Reproduce the top of the data verbatim, through and including the line that contains "thing.data = mesh".

○ ○ ○ ○ ○ ○ ○

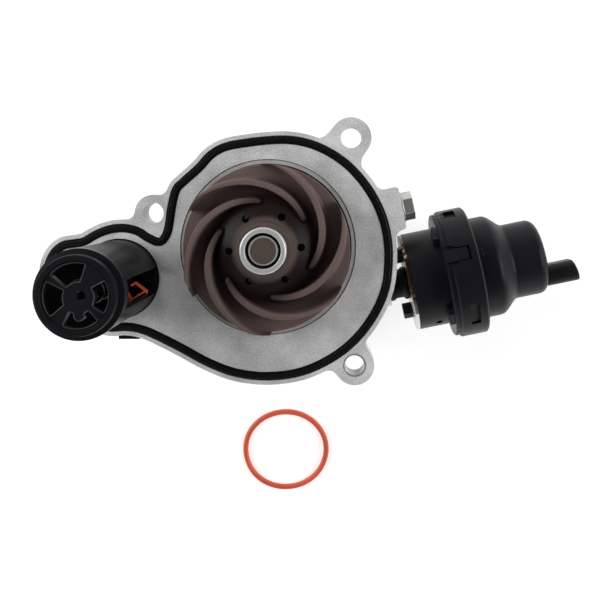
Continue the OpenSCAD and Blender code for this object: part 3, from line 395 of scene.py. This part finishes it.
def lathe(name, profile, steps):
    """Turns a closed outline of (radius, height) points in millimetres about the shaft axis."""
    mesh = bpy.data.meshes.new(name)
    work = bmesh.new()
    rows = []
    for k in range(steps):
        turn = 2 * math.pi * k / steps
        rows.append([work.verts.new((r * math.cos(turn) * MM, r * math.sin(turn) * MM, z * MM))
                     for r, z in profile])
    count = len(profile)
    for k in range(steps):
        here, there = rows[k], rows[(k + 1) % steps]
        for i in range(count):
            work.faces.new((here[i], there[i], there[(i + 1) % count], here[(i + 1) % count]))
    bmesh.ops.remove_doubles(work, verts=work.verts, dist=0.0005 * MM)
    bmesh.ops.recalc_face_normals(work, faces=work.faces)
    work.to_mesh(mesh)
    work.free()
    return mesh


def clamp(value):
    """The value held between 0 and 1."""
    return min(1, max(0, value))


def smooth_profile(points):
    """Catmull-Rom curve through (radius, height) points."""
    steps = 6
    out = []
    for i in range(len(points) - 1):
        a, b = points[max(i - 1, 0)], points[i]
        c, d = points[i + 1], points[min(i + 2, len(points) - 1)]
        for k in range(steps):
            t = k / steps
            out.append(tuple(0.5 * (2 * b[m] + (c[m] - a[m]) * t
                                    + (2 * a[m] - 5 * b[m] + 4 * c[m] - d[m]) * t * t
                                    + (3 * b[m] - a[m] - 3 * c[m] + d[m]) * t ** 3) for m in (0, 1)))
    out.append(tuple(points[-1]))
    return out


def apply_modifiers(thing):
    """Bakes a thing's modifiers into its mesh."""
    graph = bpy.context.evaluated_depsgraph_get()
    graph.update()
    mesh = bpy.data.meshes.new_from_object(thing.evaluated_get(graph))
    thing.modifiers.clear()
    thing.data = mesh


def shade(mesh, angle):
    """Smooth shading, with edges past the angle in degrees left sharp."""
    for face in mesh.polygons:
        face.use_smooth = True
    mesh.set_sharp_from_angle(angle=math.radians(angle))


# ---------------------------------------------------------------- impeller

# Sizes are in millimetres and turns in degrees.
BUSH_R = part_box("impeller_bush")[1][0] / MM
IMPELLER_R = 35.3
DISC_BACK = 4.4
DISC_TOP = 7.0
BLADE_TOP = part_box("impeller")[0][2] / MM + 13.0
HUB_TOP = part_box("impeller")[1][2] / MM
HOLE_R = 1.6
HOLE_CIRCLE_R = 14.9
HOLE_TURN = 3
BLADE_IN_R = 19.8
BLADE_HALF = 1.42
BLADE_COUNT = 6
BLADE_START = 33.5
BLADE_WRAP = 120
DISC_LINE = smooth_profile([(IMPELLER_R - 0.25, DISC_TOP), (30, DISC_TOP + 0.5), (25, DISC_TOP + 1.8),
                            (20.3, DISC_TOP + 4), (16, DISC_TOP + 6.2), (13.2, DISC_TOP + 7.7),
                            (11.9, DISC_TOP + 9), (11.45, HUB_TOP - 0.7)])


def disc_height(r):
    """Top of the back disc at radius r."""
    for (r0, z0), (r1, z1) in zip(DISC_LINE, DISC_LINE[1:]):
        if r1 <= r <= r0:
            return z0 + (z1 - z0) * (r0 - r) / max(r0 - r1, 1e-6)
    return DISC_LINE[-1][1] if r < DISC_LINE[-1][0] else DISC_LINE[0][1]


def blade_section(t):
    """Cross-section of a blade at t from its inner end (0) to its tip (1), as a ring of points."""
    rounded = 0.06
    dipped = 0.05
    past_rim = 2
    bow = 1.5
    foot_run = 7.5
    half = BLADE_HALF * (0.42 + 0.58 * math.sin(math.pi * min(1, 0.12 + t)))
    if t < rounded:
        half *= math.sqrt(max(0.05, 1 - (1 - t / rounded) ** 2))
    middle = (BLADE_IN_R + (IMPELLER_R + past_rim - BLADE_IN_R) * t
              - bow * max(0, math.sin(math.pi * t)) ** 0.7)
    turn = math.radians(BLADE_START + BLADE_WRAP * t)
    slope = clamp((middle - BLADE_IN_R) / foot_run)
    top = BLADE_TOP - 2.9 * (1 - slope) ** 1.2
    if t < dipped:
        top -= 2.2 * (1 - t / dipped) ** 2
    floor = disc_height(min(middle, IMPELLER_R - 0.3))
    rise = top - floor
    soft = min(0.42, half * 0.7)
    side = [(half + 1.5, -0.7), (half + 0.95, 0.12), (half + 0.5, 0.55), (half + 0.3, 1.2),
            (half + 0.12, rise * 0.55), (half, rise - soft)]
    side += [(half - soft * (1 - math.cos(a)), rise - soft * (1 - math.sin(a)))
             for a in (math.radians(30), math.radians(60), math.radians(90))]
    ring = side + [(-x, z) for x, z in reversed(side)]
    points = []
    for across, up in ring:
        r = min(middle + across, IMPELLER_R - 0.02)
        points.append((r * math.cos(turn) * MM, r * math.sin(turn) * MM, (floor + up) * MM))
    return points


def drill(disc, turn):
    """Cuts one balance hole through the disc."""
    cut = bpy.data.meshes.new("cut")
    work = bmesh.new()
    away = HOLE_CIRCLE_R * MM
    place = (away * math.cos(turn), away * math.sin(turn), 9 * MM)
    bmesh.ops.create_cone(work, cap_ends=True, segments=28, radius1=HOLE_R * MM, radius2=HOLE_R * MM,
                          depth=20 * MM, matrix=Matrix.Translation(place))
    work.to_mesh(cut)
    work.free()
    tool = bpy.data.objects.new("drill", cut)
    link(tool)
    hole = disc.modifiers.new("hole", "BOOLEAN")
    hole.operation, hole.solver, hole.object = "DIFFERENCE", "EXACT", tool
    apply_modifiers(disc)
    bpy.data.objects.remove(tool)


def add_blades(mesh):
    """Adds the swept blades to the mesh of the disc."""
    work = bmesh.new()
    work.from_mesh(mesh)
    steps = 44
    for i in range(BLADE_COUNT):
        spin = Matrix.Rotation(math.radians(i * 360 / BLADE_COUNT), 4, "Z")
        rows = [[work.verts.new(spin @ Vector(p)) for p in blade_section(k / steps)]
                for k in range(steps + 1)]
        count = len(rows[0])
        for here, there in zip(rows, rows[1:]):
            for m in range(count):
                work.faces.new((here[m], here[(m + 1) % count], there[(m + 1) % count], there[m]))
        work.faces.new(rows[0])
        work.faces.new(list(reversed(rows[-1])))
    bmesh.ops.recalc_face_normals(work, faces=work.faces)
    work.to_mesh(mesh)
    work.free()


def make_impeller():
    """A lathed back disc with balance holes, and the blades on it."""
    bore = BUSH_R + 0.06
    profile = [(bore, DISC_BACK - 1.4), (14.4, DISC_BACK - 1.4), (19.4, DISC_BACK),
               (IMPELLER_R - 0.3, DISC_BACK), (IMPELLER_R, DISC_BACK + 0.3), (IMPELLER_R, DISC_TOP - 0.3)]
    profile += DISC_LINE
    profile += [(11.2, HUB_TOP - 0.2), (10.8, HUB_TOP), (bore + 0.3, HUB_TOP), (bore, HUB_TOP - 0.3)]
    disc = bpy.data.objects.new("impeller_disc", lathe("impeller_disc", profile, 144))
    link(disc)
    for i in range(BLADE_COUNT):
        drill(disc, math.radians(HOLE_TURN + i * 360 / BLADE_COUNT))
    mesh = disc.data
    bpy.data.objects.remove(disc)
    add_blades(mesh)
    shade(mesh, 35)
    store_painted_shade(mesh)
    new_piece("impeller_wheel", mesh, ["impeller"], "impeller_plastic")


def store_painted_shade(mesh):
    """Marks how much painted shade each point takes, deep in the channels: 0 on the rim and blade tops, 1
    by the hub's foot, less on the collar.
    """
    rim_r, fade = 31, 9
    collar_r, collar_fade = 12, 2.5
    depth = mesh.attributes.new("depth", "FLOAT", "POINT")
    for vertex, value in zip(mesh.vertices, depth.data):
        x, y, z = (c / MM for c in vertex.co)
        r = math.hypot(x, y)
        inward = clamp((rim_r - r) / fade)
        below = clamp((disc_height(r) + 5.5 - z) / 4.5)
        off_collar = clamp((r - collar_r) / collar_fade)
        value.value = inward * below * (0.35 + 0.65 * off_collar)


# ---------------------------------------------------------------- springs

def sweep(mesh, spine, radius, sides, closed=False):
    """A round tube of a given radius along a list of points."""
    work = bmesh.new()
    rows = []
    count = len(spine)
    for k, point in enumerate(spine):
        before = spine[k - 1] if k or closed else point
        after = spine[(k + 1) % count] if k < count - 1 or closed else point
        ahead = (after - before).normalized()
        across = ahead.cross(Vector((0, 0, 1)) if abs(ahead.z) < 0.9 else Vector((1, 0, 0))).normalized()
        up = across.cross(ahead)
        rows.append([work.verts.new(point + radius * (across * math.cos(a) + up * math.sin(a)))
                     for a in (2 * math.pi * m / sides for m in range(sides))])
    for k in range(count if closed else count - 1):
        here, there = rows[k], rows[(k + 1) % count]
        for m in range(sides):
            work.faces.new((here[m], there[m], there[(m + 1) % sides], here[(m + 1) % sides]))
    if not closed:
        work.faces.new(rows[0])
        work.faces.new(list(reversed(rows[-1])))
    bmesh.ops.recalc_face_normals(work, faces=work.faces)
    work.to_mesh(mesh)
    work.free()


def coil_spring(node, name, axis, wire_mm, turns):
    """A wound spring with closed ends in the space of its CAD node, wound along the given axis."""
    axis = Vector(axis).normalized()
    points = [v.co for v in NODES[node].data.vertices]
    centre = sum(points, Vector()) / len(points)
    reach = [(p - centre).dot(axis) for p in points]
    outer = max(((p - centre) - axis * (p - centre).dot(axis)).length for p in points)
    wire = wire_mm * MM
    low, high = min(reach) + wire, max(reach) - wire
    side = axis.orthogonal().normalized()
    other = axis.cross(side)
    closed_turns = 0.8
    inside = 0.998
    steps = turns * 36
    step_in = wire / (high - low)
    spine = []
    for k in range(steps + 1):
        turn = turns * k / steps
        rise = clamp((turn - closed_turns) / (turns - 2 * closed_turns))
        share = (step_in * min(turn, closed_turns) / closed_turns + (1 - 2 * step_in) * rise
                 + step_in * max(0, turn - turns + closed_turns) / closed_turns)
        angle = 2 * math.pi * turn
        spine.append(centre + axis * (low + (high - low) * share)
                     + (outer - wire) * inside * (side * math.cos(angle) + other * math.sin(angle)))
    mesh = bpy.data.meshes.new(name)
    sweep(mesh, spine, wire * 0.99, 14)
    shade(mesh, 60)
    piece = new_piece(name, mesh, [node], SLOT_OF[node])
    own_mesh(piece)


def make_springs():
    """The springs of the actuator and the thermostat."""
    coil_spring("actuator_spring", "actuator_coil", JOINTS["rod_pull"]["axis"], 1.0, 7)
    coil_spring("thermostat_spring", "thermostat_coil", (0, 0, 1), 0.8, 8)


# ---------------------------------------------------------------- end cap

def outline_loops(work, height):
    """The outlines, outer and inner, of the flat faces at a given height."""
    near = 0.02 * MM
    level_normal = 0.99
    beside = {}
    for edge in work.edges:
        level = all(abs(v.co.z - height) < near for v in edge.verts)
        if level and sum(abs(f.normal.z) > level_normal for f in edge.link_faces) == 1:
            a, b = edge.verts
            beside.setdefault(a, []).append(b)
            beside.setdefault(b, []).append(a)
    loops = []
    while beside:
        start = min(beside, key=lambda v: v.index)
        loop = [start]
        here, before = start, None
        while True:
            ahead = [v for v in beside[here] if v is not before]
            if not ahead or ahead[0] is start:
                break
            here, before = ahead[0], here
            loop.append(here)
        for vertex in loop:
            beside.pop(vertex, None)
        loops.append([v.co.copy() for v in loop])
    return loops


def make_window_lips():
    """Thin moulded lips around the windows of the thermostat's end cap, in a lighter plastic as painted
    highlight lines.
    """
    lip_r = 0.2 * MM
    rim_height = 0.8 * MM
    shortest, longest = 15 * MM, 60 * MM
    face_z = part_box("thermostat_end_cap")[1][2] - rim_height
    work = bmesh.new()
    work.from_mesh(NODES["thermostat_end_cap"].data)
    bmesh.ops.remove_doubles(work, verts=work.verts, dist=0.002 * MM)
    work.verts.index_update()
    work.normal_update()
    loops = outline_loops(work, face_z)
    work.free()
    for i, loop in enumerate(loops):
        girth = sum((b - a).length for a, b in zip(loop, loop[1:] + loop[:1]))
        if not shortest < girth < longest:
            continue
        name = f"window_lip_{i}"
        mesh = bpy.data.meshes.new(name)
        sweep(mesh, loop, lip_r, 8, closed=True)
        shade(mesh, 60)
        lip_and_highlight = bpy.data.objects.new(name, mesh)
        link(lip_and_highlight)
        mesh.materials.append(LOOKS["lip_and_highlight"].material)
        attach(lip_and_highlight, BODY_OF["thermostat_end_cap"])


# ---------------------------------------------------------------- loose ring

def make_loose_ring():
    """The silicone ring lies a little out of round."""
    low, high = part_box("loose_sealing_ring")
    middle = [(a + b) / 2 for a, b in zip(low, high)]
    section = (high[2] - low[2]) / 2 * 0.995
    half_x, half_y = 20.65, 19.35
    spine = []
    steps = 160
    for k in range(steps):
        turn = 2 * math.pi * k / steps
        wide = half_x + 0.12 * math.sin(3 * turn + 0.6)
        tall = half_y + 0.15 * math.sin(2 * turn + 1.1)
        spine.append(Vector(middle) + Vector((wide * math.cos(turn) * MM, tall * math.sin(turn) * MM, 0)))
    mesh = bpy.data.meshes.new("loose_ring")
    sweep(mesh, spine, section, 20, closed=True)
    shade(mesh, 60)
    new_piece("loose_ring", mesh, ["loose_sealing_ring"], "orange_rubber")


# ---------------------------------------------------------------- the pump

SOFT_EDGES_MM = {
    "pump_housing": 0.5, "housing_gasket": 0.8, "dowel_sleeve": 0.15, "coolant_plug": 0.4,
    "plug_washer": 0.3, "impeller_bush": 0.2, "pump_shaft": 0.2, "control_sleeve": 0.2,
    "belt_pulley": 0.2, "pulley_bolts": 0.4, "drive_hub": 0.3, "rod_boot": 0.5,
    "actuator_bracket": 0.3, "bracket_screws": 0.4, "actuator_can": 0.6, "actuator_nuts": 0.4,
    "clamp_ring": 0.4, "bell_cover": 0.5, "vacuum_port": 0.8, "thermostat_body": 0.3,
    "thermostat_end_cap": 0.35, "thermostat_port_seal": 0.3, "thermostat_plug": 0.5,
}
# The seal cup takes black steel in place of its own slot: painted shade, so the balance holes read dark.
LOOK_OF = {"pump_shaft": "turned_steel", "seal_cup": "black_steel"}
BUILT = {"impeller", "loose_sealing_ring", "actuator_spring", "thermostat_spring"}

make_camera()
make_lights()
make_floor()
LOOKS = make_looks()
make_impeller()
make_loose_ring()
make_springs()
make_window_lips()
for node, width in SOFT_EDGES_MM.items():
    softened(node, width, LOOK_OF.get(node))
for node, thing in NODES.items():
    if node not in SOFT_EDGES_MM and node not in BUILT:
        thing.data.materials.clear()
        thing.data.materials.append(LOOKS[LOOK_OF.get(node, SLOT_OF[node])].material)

○ ○ ○ ○ ○ ○ ○

# Result for this exercise
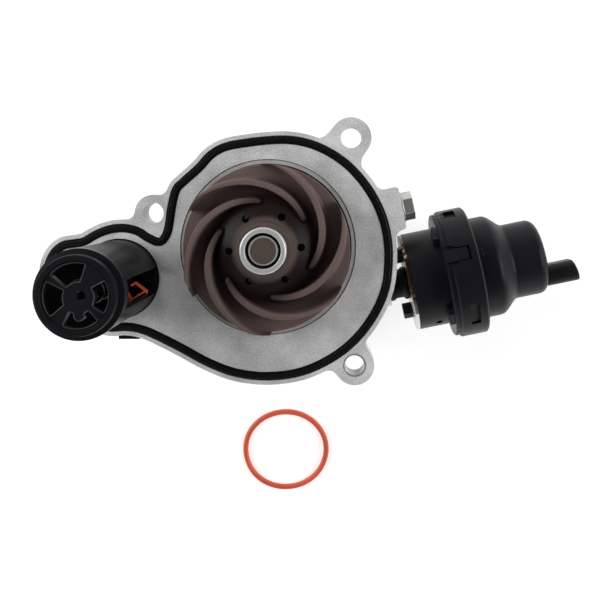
Continue the OpenSCAD and Blender code for this object: part 3, from line 395 of scene.py. This part finishes it.
def lathe(name, profile, steps):
    """Turns a closed outline of (radius, height) points in millimetres about the shaft axis."""
    mesh = bpy.data.meshes.new(name)
    work = bmesh.new()
    rows = []
    for k in range(steps):
        turn = 2 * math.pi * k / steps
        rows.append([work.verts.new((r * math.cos(turn) * MM, r * math.sin(turn) * MM, z * MM))
                     for r, z in profile])
    count = len(profile)
    for k in range(steps):
        here, there = rows[k], rows[(k + 1) % steps]
        for i in range(count):
            work.faces.new((here[i], there[i], there[(i + 1) % count], here[(i + 1) % count]))
    bmesh.ops.remove_doubles(work, verts=work.verts, dist=0.0005 * MM)
    bmesh.ops.recalc_face_normals(work, faces=work.faces)
    work.to_mesh(mesh)
    work.free()
    return mesh


def clamp(value):
    """The value held between 0 and 1."""
    return min(1, max(0, value))


def smooth_profile(points):
    """Catmull-Rom curve through (radius, height) points."""
    steps = 6
    out = []
    for i in range(len(points) - 1):
        a, b = points[max(i - 1, 0)], points[i]
        c, d = points[i + 1], points[min(i + 2, len(points) - 1)]
        for k in range(steps):
            t = k / steps
            out.append(tuple(0.5 * (2 * b[m] + (c[m] - a[m]) * t
                                    + (2 * a[m] - 5 * b[m] + 4 * c[m] - d[m]) * t * t
                                    + (3 * b[m] - a[m] - 3 * c[m] + d[m]) * t ** 3) for m in (0, 1)))
    out.append(tuple(points[-1]))
    return out


def apply_modifiers(thing):
    """Bakes a thing's modifiers into its mesh."""
    graph = bpy.context.evaluated_depsgraph_get()
    graph.update()
    mesh = bpy.data.meshes.new_from_object(thing.evaluated_get(graph))
    thing.modifiers.clear()
    thing.data = mesh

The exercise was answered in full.